Toutefois, le Tribunal fédéral reconnait aux organes, dans ce contexte, une large marge de manœuvre afin de choisir la méthode d’évaluation et d’apprécier les circonstances pertinentes. Ce d’autant que, selon le Tribunal fédéral, l’objectif de l’action en examen des parts sociales de l’art. 105 LFus n’est pas de déterminer une valeur objectivement juste et de l’imposer aux sociétés, mais, tout au plus, de déterminer la fourchette dans laquelle le rapport d’échange peut être qualifié d’adéquat. Si le rapport d’échange arrêté par les parties se situe dans cette fourchette, il sera réputé adéquat.
En définitive, le Tribunal fédéral parvient à la conclusion que ce n’est que dans le cas d’une détermination arbitraire, qui dépasse la marge de manœuvre des sociétés, que le juge doit qualifier le rapport d’échange d’inadéquat au sens de l’art. 105 al. 1 LFus. Cette marge de manœuvre est notamment dépassée lorsque le rapport d’échange a été déterminé sur la base d’hypothèses fausses ou incomplètes ou lorsque des principes et méthodes d’évaluation reconnus ont été négligés ou appliqués de manière incorrecte. Dès lors, faute d’indice dans ce sens, c’est à raison que l’instance précédente n’a pas ordonné une expertise, nonobstant la demande du recourant.
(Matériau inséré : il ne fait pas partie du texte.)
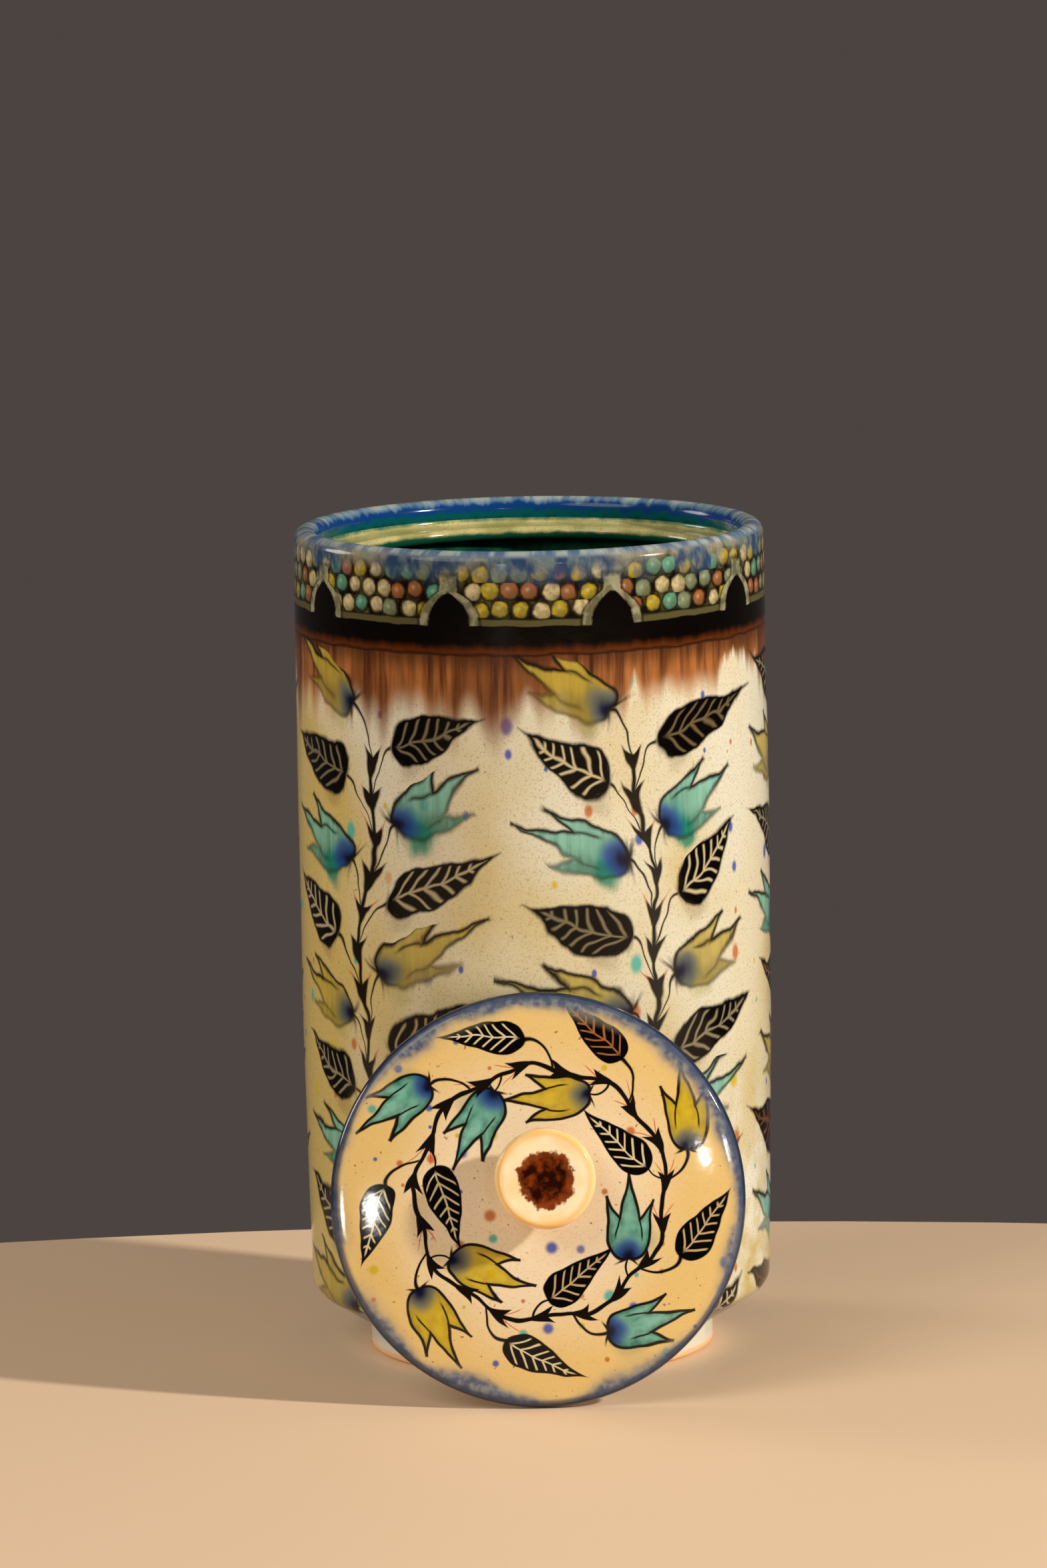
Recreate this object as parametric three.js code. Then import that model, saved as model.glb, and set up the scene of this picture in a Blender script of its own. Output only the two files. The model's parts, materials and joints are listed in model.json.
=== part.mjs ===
// A lidded storage jar of glazed earthenware: a tall, nearly straight wall on a bevelled base,
// a ledge inside the mouth for the lid, and the lid itself, off the jar and leaning on its front.
// Millimetres, +Z up. The origin is the middle of the foot's flat underside.
import * as THREE from 'three';

// Jar, outside
const jarHeight = 213;
const rimRadius = 60;
const bellySwell = 0.5;
const bellyHeight = 115;
const shoulderDraw = 0.7;
const shoulderRounding = 5;
const bevelSlope = 31.6;
const footInset = 15.6;
const footHeight = 7;
const footEdgeRounding = 1.5;

// Jar, inside
const rimThickness = 6;
const wallShelf = 1;
const bevelThickness = 6;
const floorThickness = 7;
const insideRounding = 5;
const joinMargin = 2;

// Ledge that carries the lid
const ledgeDepth = 6.6;
const ledgeThickness = 3.6;
const ledgeReach = 6;
const ledgeRounding = 1.2;
const ledgeGap = 0.3;

// Lid
const lidClearance = 2;
const lidEdgeThickness = 4;
const lidUnderRounding = 1.2;
const lidCrownThickness = 6.2;
const lidPlateauRadius = 37;

// Knob of the lid
const knobRadius = 12.75;
const knobHeight = 11.4;
const knobFaceRadius = 11.2;
const knobEdgeHeight = 8.9;
const knobUnderRadius = 11.5;
const knobUnderHeight = 6.4;
const knobWaistRadius = 8.8;
const knobWaistHeight = 2.2;
const knobFlare = 1.6;
const knobOffsetAcross = 1.8;
const knobOffsetUp = 5.8;
const seatGap = 0.3;

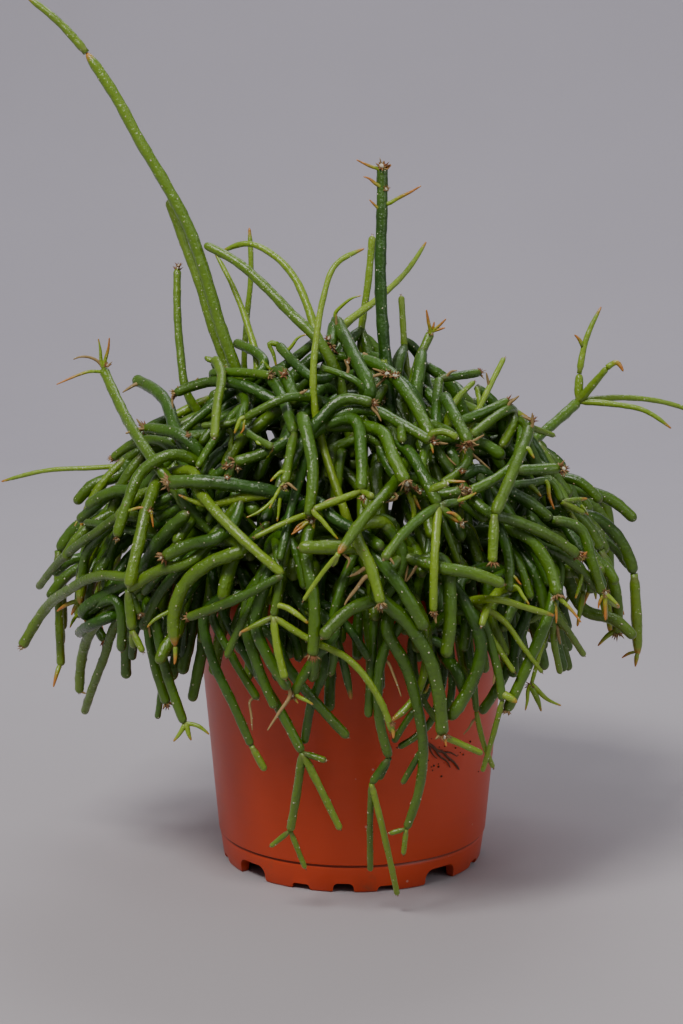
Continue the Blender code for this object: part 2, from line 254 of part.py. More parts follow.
 ("G26", "", 5, 4, "S", 22, 18, 0.7, "", ((547, 626), (541, 645), (535, 664), (530, 683))),
 ("G27", "", 6, 4, "S", 4, 0, 0.8, "w", ((503, 620), (514, 636), (527, 652), (541, 671))),
 ("G28", "", 10, 9, "S", 8, 6, 0.15, "", ((514, 600), (506, 613), (501, 630))),
 ("G29", "", 9, 8, "S", 14, 12, 0.35, "", ((492, 602), (494, 620), (499, 638), (506, 654))),
 ("G30", "", 8, 7, "S", 6, 2, 0.8, "w", ((489, 600), (485, 612), (480, 625))),
 ("G31", "", 8, 7, "S", 18, 16, 0.1, "", ((507, 486), (521, 484), (534, 480), (547, 479), (555, 486), (560, 500))),
 ("G32", "G31", 6, 5, "S", 16, 14, 0.5, "t", ((558, 490), (572, 490), (586, 497))),
 ("G33", "G31", 7, 6, "S", 16, 16, 0.7, "w", ((560, 500), (572, 505), (583, 512))),
 ("G34", "", 8, 7, "S", 20, 18, 0.15, "", ((574, 560), (580, 576), (582, 590))),
 ("G35", "G34", 6, 5, "S", 18, 18, 0.6, "t", ((582, 588), (580, 606), (576, 625))),
 ("G36", "", 10, 10, "S", 20, 16, 0.05, "", ((488, 582), (489, 600), (486, 618), (480, 640))),
 ("G37", "", 11, 10, "S", 20, 16, 0.05, "", ((458, 582), (463, 604), (466, 626), (462, 650))),
 ("G38", "", 8, 7, "S", 16, 14, 0.1, "", ((430, 512), (427, 530), (425, 548), (423, 566))),
 ("G39", "", 7, 6, "S", 12, 10, 0.2, "", ((440, 516), (447, 532), (453, 547), (458, 562))),
)


def view_basis():
    c, s = math.cos(EYE_PITCH), math.sin(EYE_PITCH)
    return np.array([1.0, 0, 0]), np.array([0, c, -s]), np.array([0, s, c])


def grid_ray(gx, gy):
    """Direction from EYE through a point of the drawing grid, with one unit of travel along Y."""
    right, ahead, up = view_basis()
    d = ahead + right * ((gx - GRID_X0) / GRID_REACH) + up * ((GRID_Y0 - gy) / GRID_REACH)
    return d / d[1]


def grid_point(gx, gy, y):
    return np.array(EYE) + grid_ray(gx, gy) * (y - EYE[1])


def crown_y(gx, gy):
    """Y of the crown's outer surface on the ray through a grid point."""
    y = -0.05
    for _ in range(12):
        p = grid_point(gx, gy, y)
        rz = CROWN_RZ_UP if p[2] > CROWN_Z else CROWN_RZ_DOWN
        q = 1.0 - (p[0] / CROWN_RX) ** 2 - ((p[2] - CROWN_Z) / rz) ** 2
        depth = CROWN_RY * math.sqrt(0.5 * (q + math.sqrt(q * q + 0.012)))
        y = 0.5 * y + 0.5 * (-depth)
    return y


def unit_to_m(y):
    return (y - EYE[1]) / (math.cos(EYE_PITCH) * GRID_REACH) * 0.985


def catmull(P, t):
    """Centripetal-like smooth curve through P, t in 0..len(P)-1."""
    n = len(P)
    i = min(int(t), n - 2)
    u = t - i
    p1, p2 = P[i], P[i + 1]
    p0 = P[i - 1] if i > 0 else 2 * p1 - p2
    p3 = P[i + 2] if i + 2 < n else 2 * p2 - p1
    return 0.5 * ((2 * p1) + (p2 - p0) * u + (2 * p0 - 5 * p1 + 4 * p2 - p3) * u * u
                  + (3 * p1 - p0 - 3 * p2 + p3) * u ** 3)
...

De plus, s’agissant de l’argument de la recourante selon lequel le rapport d’échange ne serait pas conforme au « prix du marché », le Tribunal fédéral relève que le droit des fusions ne connaît ni une règle du prix minimum, ni une « best price rule« , comme c’est le cas en droit boursier. Au demeurant, bien que le Tribunal fédéral ne le mentionne pas, la Commission des OPA était parvenue à la conclusion que la fusion était conforme à ces deux règles (voir Recommandation 0372 / 01 – Hiestand Holding AG du 6 juin 2008). Ainsi, selon le Tribunal fédéral, l’obligation d’égalité de traitement en droit des fusions, à savoir le droit des actionnaires de la société transférante au maintien de leurs parts sociales et de leurs droits de sociétariat (art. 7 al. 1 LFus), ne s’applique qu’aux parties impliquées dans la fusion, sans s’étendre aux transactions précédant la fusion. Ainsi les organes supérieurs de direction ou d’administration des sociétés fusionnantes n’étaient-ils pas tenus de prendre en compte le prix négocié lors de l’acquisition du paquet d’actions qui a précédé la fusion, dès lors que le rapport d’échange se situe encore dans la marge dans laquelle il peut être qualifié d’adéquat.
En conclusion, cette décision est intéressante pour deux raisons. Premièrement elle reconnaît un très large pouvoir d’appréciation aux organes exécutifs : le Tribunal fédéral, en soulignant la marge de manœuvre de ces derniers, mentionne qu’il s’agit d’une décision d’affaires (Geschäftsentscheid). Au demeurant, cet arrêt est d’autant plus intéressant que le Tribunal fédéral y consacre expressément la business judgment rule du droit américain dans notre conception juridique. Deuxièmement, en considérant qu’il n’appartient pas au conseil d’administration, dans le cadre d’une fusion, de garantir l’égalité de traitement entre les actionnaires qui auraient cédé une participation importante et les autres, le Tribunal fédéral laisse clairement entendre – sans l’affirmer directement – que, en droit des sociétés, la prime de contrôle n’appartient pas aux actionnaires minoritaires.